April 6 (Renewables Now) - The Tennessee Valley Authority (TVA), an agency that serves parts of seven southeastern states, is looking at the environmental impacts of a plan to allow local power companies (LPCs) to reduce purchases of energy from TVA and produce on their own.
Up to 720 MW of solar and 80 MW of natural gas-fired power plants could be installed by LPCs under the so-called “power supply flexibility option”, the agency said in the draft Environmental Assessment (EA).

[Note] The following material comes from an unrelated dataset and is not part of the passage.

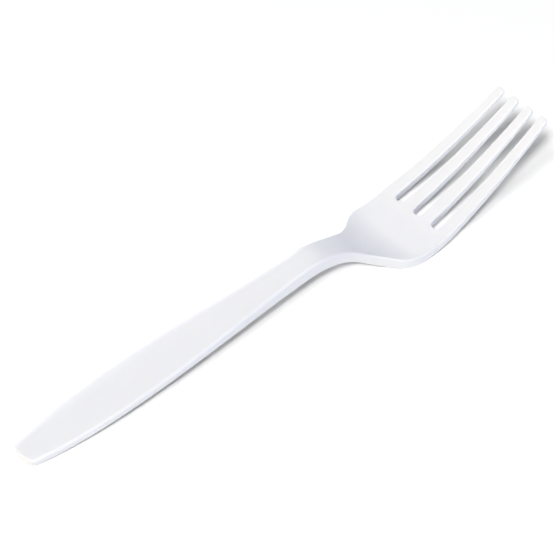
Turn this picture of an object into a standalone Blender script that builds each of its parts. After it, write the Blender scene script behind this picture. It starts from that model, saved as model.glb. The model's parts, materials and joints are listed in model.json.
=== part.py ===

The proposal is to allow LPCs with long-term partnership agreements with the agency to reduce by up to 5% the amount of power they buy from it and install own power generation capacity. If all 154 LPCs across the Valley participate and develop the maximum allowable capacity, they will add 800 MW in total. Based on discussions with LPCs, TVA expects the own capacity to be deployed to include up to 90% solar in combination with 10% natural gas. Diesel- or coal-fired power will not be allowed.
Two other scenarios are being considered. In one of them all capacity additions are solar, while in the other solar and natural gas generation have equal share of 50%.
TVA is seeking public input on the draft Environmental Assessment by May 4, 2020. The plan is in line with its 2019 Integrated Resource Plan and strategic financial plan, under which the agency is preparing for an expansion of distributed generation, which will help cut carbon emissions (CO2).
The agency serves parts of alabama, Georgia, Kentucky, Mississippi, North Carolina, East, Middle and West Tennessee, and Virginia.